WEll thats it for my complaints.

Post Wed May 14, 2003 5:29 pm

There's a silly car dealership commercial running here. A lady gets in her car and goes to back out of her driveway and there's a thud. She gets out and behind the car is the guy who owns the dealership sitting on the ground like he's been nearly run over. The lady says, "what are you doing back there?" and the guy says, "I told you I stand behind every car I sell."

Let's get those missiles ready to destroy the universe!!

Post Thu May 15, 2003 2:15 am

A few years ago, the Florida state lottery was advertising a lotto called, "Mega Money." Well they had some dumb ass dressed as a lotto ball on stage sing "Mega money" to the tune of a song that I believe is actually "Wooley Bully." Of course people supposed to be fans were all screaming and freaking out over this clown.

Of course then there's AmWay distributers trying to rope you in.

Can't forget Ms. Cleo or the "get rich quick" scams that used to come on late-night tv.

One other commercial I've found highly annoying here in the US, is the ITT Technical Institute commercials.

The last words of a merchant: "Don't waste your ammo"

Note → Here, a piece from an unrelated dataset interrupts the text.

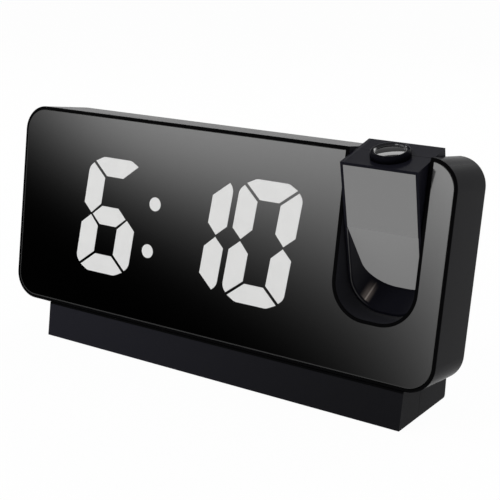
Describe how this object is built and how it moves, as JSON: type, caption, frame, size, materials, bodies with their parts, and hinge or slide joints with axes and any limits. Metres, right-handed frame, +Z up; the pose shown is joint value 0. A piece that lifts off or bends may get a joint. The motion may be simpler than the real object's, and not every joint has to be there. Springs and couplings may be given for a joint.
{
  "type": "projection alarm clock",
  "caption": "Mirror-faced digital alarm clock on a low foot, with a projector arm that tilts in a slot at its right, rear buttons and power sockets.",
  "frame": {"origin": "centre of the resting footprint, on the table plane", "axes": "+X to the viewer's right along the width, +Y from the display to the back, +Z up"},
  "size_m": [0.186, 0.0384, 0.0939],
  "materials": {
    "housing": "fine satin moulding",
    "arm_case": "fine satin moulding",
    "button": "satin moulding",
    "front_mirror": "dark half-silvered sheet",
    "arm_mirror": "grey half-silvered sheet",
    "light_guide": "milky light guide",
    "white_frame": "white moulding",
    "circuit_board": "solder mask",
    "lamp": "clear yellowish resin",
    "dark_plastic": "plain moulding",
    "screw": "blackened steel",
    "steel": "plated steel",
    "grip_rubber": "soft rubber",
    "collar": "glossy moulding",
    "lens_glass": "clear"
  },
  "bodies": {
    "base": {"front_housing": "housing", "rear_cover": "housing", "foot_front": "housing", "foot_rear": "housing", "foot_sole": "housing", "mirror_panel": "front_mirror", "digit_hours": "light_guide", "digit_minute_tens": "light_guide", "digit_minute_ones": "light_guide", "colon_dots": "light_guide", "light_frame": "white_frame", "display_board": "circuit_board", "main_board": "circuit_board", "display_lamps": "lamp", "key_switches": "dark_plastic", "control_chip": "dark_plastic", "buzzer": "dark_plastic", "cell_holder": "dark_plastic", "output_socket_tongue": "dark_plastic", "input_socket_tongue": "dark_plastic", "friction_washer_left": "dark_plastic", "friction_washer_right": "dark_plastic", "display_board_screws": "screw", "cover_screws": "screw", "main_board_screws": "screw", "foot_sole_screws": "screw", "stand_screws": "screw", "coin_cell": "steel", "output_socket_shell": "steel", "input_socket_shell": "steel", "grip_pads": "grip_rubber"},
    "arm": {"arm_front_shell": "arm_case", "arm_rear_shell": "arm_case", "arm_mirror": "arm_mirror", "arm_screws": "screw", "lens_tube": "dark_plastic", "image_film": "lens_glass", "lamp_board": "circuit_board", "projector_lamp": "lamp", "pivot_pin": "steel", "pivot_sleeve": "steel", "pivot_clip_left": "steel", "pivot_clip_right": "steel"},
    "focus": {"focus_ring": "collar", "projection_lens": "lens_glass", "lens_keeper": "dark_plastic"},
    "cell_door": {"cell_door": "housing"},
    "set_button": {"set_button": "button"},
    "up_button": {"up_button": "button"},
    "down_button": {"down_button": "button"},
    "alarm_button": {"alarm_button": "button"},
    "light_button": {"light_button": "button"}
  },
  "joints": [
    {"name": "arm_tilt", "type": "hinge", "parent": "base", "child": "arm", "pos_m": [0.068, -0.00105, 0.06956], "axis": [1, 0, 0], "range_deg": [-111, 69]},
    {"name": "focus_turn", "type": "hinge", "parent": "arm", "child": "focus", "pos_m": [0.068, -0.00799, 0.0884], "axis": [0, -0.26, 0.9656], "range_deg": [-150, 150]},
    {"name": "cell_door_lift", "type": "slide", "parent": "base", "child": "cell_door", "axis": [0, 0.9945, -0.1045], "range_m": [0, 0.012]},
    {"name": "set_button_press", "type": "slide", "parent": "base", "child": "set_button", "axis": [0, -0.9945, 0.1045], "range_m": [0, 0.0006], "stiffness_N_per_m": 500, "springref_m": -0.0005},
    {"name": "up_button_press", "type": "slide", "parent": "base", "child": "up_button", "axis": [0, -0.9945, 0.1045], "range_m": [0, 0.0006], "stiffness_N_per_m": 500, "springref_m": -0.0005},
    {"name": "down_button_press", "type": "slide", "parent": "base", "child": "down_button", "axis": [0, -0.9945, 0.1045], "range_m": [0, 0.0006], "stiffness_N_per_m": 500, "springref_m": -0.0005},
    {"name": "alarm_button_press", "type": "slide", "parent": "base", "child": "alarm_button", "axis": [0, -0.9945, 0.1045], "range_m": [0, 0.0006], "stiffness_N_per_m": 500, "springref_m": -0.0005},
    {"name": "light_button_press", "type": "slide", "parent": "base", "child": "light_button", "axis": [0, -0.9945, 0.1045], "range_m": [0, 0.0006], "stiffness_N_per_m": 500, "springref_m": -0.0005}
  ]
}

Post Thu May 15, 2003 5:18 pm

I get a kick out of Miss Cleo and her ilk. What a racket. If I could predict the future I wouldn't sit around talking to losers on the phone all day. I would go to Vegas and get rich.

Miss Cleo: I sense that you've recently experienced a loss.
Chump1: Wow! My dog died last year. You really are a psychic.

Miss Cleo: I sense that you've recently experienced a loss.
Chump2: Wow! My grandpa died last year. You really are a psychic.

Miss Cleo: I sense that you've recently experienced a loss.
Chump3: Wow! My hamster died last year. You really are a psychic.

Those commercials where they say they're giving away a bunch of stuff when you buy something. "This is an eighty dollar value, all for $19.99." If it really was worth $80 they would be losing $60 an order. If they're charging $20 for a bunch of crap it means it's really only worth 6 or 7 bucks. Who are they trying to fool?

Let's get those missiles ready to destroy the universe!!